Unfoldings of saddle-nodes and their Dulac time

TL;DR

This paper investigates the unfolding of saddle-nodes, establishing uniform regularity of orbits and derivatives, and applies these results to analyze Dulac times and bifurcations of critical periods in quadratic centers.

Contribution

It provides new regularity results for unfoldings of saddle-nodes and their Dulac times, aiding the understanding of bifurcations in dynamical systems.

Findings

Uniform regularity of orbits and derivatives near saddle-nodes

Regularity of Dulac time in unfoldings of saddle-nodes

No bifurcation occurs for certain parameters in the Loud family of quadratic centers

Abstract

In this paper we study unfoldings of saddle-nodes and their Dulac time. By unfolding a saddle-node, saddles and nodes appear.
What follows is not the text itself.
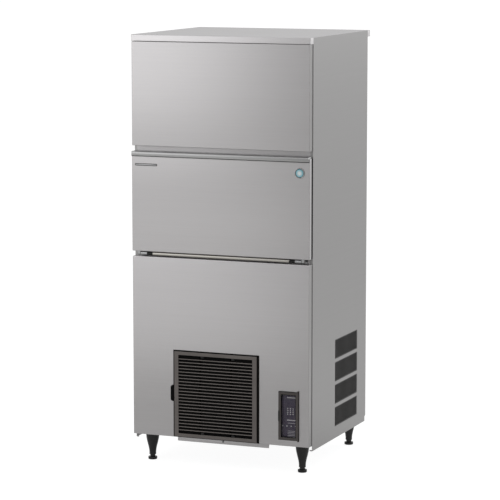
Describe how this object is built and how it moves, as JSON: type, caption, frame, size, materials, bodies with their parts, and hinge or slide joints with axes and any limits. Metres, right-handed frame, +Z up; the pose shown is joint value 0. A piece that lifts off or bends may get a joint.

In the first result (Theorem A) we prove uniform regularity by which orbits and their derivatives arrive at a node. Uniformity is with respect to all parameters including the unfolding parameter bringing the node to a saddle-node and a parameter belonging to a space of functions. In the second part, we apply this first result for proving a regularity result (Theorem B) on the Dulac time (time of Dulac map) of an unfolding of a saddle-node. This result is a building block in the study of bifurcations of critical periods in a neighbourhood of a polycycle. Finally, we apply Theorems A and B to the study of critical periods of the Loud family of quadratic centers and we prove that no bifurcation occurs for certain values of the parameters (Theorem C).